> **RECORDS FOR THE EXERCISE**
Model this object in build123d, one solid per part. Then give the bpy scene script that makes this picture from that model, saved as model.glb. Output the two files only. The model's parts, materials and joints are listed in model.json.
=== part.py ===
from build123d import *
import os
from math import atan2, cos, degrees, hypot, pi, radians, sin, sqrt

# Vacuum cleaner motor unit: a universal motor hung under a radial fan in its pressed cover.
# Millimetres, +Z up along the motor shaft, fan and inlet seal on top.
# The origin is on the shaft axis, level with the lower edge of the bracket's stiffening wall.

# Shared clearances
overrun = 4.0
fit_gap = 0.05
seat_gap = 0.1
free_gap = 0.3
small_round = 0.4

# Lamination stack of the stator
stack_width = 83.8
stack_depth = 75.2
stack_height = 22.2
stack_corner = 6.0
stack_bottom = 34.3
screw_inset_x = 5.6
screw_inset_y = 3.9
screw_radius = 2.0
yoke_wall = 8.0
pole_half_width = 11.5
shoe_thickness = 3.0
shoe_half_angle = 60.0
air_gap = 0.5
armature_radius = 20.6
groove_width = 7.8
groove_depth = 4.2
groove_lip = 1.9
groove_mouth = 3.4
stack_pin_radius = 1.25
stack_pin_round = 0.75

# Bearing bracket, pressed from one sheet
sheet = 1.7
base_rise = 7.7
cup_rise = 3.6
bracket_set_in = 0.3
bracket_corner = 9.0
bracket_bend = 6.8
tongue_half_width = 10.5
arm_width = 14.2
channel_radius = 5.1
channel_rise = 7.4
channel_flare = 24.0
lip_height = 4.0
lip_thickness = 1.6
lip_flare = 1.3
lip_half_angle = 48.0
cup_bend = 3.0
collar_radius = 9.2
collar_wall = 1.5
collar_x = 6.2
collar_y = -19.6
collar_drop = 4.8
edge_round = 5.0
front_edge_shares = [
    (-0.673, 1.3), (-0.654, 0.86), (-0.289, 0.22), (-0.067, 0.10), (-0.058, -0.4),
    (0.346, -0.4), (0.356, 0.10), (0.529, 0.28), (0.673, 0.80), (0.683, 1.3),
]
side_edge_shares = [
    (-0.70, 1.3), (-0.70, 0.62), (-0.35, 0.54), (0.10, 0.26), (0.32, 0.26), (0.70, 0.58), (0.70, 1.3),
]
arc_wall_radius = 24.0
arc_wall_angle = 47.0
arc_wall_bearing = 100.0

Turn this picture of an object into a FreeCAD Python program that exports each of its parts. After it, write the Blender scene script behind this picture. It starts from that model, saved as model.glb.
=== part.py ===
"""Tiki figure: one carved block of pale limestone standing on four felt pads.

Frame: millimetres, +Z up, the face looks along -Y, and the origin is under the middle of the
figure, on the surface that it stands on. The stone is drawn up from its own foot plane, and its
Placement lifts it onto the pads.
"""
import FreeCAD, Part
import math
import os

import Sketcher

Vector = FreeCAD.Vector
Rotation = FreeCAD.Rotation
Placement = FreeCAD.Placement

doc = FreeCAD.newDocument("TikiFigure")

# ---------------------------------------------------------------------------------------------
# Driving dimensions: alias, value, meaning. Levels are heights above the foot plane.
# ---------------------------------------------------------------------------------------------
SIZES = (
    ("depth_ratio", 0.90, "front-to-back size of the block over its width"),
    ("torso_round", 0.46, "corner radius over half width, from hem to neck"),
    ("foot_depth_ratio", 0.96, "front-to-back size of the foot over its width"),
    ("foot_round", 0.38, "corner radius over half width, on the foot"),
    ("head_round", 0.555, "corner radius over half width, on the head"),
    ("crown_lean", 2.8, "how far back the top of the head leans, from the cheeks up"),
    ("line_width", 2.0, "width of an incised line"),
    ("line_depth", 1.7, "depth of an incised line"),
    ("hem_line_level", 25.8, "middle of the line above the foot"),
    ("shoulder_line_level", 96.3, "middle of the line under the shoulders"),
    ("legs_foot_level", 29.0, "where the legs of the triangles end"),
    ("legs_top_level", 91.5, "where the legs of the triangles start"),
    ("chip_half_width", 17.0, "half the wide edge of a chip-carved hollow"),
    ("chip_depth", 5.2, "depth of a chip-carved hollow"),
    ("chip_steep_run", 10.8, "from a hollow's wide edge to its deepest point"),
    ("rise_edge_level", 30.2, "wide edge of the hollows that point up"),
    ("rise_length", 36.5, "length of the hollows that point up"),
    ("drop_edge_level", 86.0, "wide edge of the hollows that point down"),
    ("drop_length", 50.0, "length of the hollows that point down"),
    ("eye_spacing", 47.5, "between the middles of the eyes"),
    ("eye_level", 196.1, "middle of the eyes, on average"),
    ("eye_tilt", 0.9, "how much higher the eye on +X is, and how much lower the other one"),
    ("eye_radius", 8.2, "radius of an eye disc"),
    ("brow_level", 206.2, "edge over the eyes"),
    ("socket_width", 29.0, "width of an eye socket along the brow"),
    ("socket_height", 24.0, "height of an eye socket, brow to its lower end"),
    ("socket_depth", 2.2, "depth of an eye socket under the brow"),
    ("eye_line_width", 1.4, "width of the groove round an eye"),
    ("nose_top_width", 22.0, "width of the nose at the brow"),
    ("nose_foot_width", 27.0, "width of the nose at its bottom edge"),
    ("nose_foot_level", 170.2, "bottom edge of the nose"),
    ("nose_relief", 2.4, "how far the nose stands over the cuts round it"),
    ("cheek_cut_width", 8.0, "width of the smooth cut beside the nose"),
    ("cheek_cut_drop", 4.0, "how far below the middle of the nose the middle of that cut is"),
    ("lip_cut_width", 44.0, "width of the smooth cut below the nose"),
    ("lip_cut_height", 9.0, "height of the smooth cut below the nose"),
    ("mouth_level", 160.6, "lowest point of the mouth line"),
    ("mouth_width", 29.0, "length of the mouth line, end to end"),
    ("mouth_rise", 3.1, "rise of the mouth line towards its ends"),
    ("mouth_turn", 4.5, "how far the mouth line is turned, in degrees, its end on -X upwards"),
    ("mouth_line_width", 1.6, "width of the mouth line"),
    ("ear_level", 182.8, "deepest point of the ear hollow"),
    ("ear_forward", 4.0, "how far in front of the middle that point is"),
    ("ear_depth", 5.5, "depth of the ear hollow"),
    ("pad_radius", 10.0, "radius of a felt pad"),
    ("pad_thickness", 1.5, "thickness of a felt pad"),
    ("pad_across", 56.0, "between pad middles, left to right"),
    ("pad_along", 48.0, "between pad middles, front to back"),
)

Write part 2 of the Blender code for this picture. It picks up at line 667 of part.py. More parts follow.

> **EXERCISE PROMPT**
Restate every entry word for word.

> **WRITTEN REPLY**
Model this object in build123d, one solid per part. Then give the bpy scene script that makes this picture from that model, saved as model.glb. Output the two files only. The model's parts, materials and joints are listed in model.json.
=== part.py ===
from build123d import *
import os
from math import atan2, cos, degrees, hypot, pi, radians, sin, sqrt

# Vacuum cleaner motor unit: a universal motor hung under a radial fan in its pressed cover.
# Millimetres, +Z up along the motor shaft, fan and inlet seal on top.
# The origin is on the shaft axis, level with the lower edge of the bracket's stiffening wall.

# Shared clearances
overrun = 4.0
fit_gap = 0.05
seat_gap = 0.1
free_gap = 0.3
small_round = 0.4

# Lamination stack of the stator
stack_width = 83.8
stack_depth = 75.2
stack_height = 22.2
stack_corner = 6.0
stack_bottom = 34.3
screw_inset_x = 5.6
screw_inset_y = 3.9
screw_radius = 2.0
yoke_wall = 8.0
pole_half_width = 11.5
shoe_thickness = 3.0
shoe_half_angle = 60.0
air_gap = 0.5
armature_radius = 20.6
groove_width = 7.8
groove_depth = 4.2
groove_lip = 1.9
groove_mouth = 3.4
stack_pin_radius = 1.25
stack_pin_round = 0.75

# Bearing bracket, pressed from one sheet
sheet = 1.7
base_rise = 7.7
cup_rise = 3.6
bracket_set_in = 0.3
bracket_corner = 9.0
bracket_bend = 6.8
tongue_half_width = 10.5
arm_width = 14.2
channel_radius = 5.1
channel_rise = 7.4
channel_flare = 24.0
lip_height = 4.0
lip_thickness = 1.6
lip_flare = 1.3
lip_half_angle = 48.0
cup_bend = 3.0
collar_radius = 9.2
collar_wall = 1.5
collar_x = 6.2
collar_y = -19.6
collar_drop = 4.8
edge_round = 5.0
front_edge_shares = [
    (-0.673, 1.3), (-0.654, 0.86), (-0.289, 0.22), (-0.067, 0.10), (-0.058, -0.4),
    (0.346, -0.4), (0.356, 0.10), (0.529, 0.28), (0.673, 0.80), (0.683, 1.3),
]
side_edge_shares = [
    (-0.70, 1.3), (-0.70, 0.62), (-0.35, 0.54), (0.10, 0.26), (0.32, 0.26), (0.70, 0.58), (0.70, 1.3),
]
arc_wall_radius = 24.0
arc_wall_angle = 47.0
arc_wall_bearing = 100.0

Turn this picture of an object into a FreeCAD Python program that exports each of its parts. After it, write the Blender scene script behind this picture. It starts from that model, saved as model.glb.
=== part.py ===
"""Tiki figure: one carved block of pale limestone standing on four felt pads.

Frame: millimetres, +Z up, the face looks along -Y, and the origin is under the middle of the
figure, on the surface that it stands on. The stone is drawn up from its own foot plane, and its
Placement lifts it onto the pads.
"""
import FreeCAD, Part
import math
import os

import Sketcher

Vector = FreeCAD.Vector
Rotation = FreeCAD.Rotation
Placement = FreeCAD.Placement

doc = FreeCAD.newDocument("TikiFigure")

# ---------------------------------------------------------------------------------------------
# Driving dimensions: alias, value, meaning. Levels are heights above the foot plane.
# ---------------------------------------------------------------------------------------------
SIZES = (
    ("depth_ratio", 0.90, "front-to-back size of the block over its width"),
    ("torso_round", 0.46, "corner radius over half width, from hem to neck"),
    ("foot_depth_ratio", 0.96, "front-to-back size of the foot over its width"),
    ("foot_round", 0.38, "corner radius over half width, on the foot"),
    ("head_round", 0.555, "corner radius over half width, on the head"),
    ("crown_lean", 2.8, "how far back the top of the head leans, from the cheeks up"),
    ("line_width", 2.0, "width of an incised line"),
    ("line_depth", 1.7, "depth of an incised line"),
    ("hem_line_level", 25.8, "middle of the line above the foot"),
    ("shoulder_line_level", 96.3, "middle of the line under the shoulders"),
    ("legs_foot_level", 29.0, "where the legs of the triangles end"),
    ("legs_top_level", 91.5, "where the legs of the triangles start"),
    ("chip_half_width", 17.0, "half the wide edge of a chip-carved hollow"),
    ("chip_depth", 5.2, "depth of a chip-carved hollow"),
    ("chip_steep_run", 10.8, "from a hollow's wide edge to its deepest point"),
    ("rise_edge_level", 30.2, "wide edge of the hollows that point up"),
    ("rise_length", 36.5, "length of the hollows that point up"),
    ("drop_edge_level", 86.0, "wide edge of the hollows that point down"),
    ("drop_length", 50.0, "length of the hollows that point down"),
    ("eye_spacing", 47.5, "between the middles of the eyes"),
    ("eye_level", 196.1, "middle of the eyes, on average"),
    ("eye_tilt", 0.9, "how much higher the eye on +X is, and how much lower the other one"),
    ("eye_radius", 8.2, "radius of an eye disc"),
    ("brow_level", 206.2, "edge over the eyes"),
    ("socket_width", 29.0, "width of an eye socket along the brow"),
    ("socket_height", 24.0, "height of an eye socket, brow to its lower end"),
    ("socket_depth", 2.2, "depth of an eye socket under the brow"),
    ("eye_line_width", 1.4, "width of the groove round an eye"),
    ("nose_top_width", 22.0, "width of the nose at the brow"),
    ("nose_foot_width", 27.0, "width of the nose at its bottom edge"),
    ("nose_foot_level", 170.2, "bottom edge of the nose"),
    ("nose_relief", 2.4, "how far the nose stands over the cuts round it"),
    ("cheek_cut_width", 8.0, "width of the smooth cut beside the nose"),
    ("cheek_cut_drop", 4.0, "how far below the middle of the nose the middle of that cut is"),
    ("lip_cut_width", 44.0, "width of the smooth cut below the nose"),
    ("lip_cut_height", 9.0, "height of the smooth cut below the nose"),
    ("mouth_level", 160.6, "lowest point of the mouth line"),
    ("mouth_width", 29.0, "length of the mouth line, end to end"),
    ("mouth_rise", 3.1, "rise of the mouth line towards its ends"),
    ("mouth_turn", 4.5, "how far the mouth line is turned, in degrees, its end on -X upwards"),
    ("mouth_line_width", 1.6, "width of the mouth line"),
    ("ear_level", 182.8, "deepest point of the ear hollow"),
    ("ear_forward", 4.0, "how far in front of the middle that point is"),
    ("ear_depth", 5.5, "depth of the ear hollow"),
    ("pad_radius", 10.0, "radius of a felt pad"),
    ("pad_thickness", 1.5, "thickness of a felt pad"),
    ("pad_across", 56.0, "between pad middles, left to right"),
    ("pad_along", 48.0, "between pad middles, front to back"),
)

Write part 2 of the Blender code for this picture. It picks up at line 667 of part.py. More parts follow.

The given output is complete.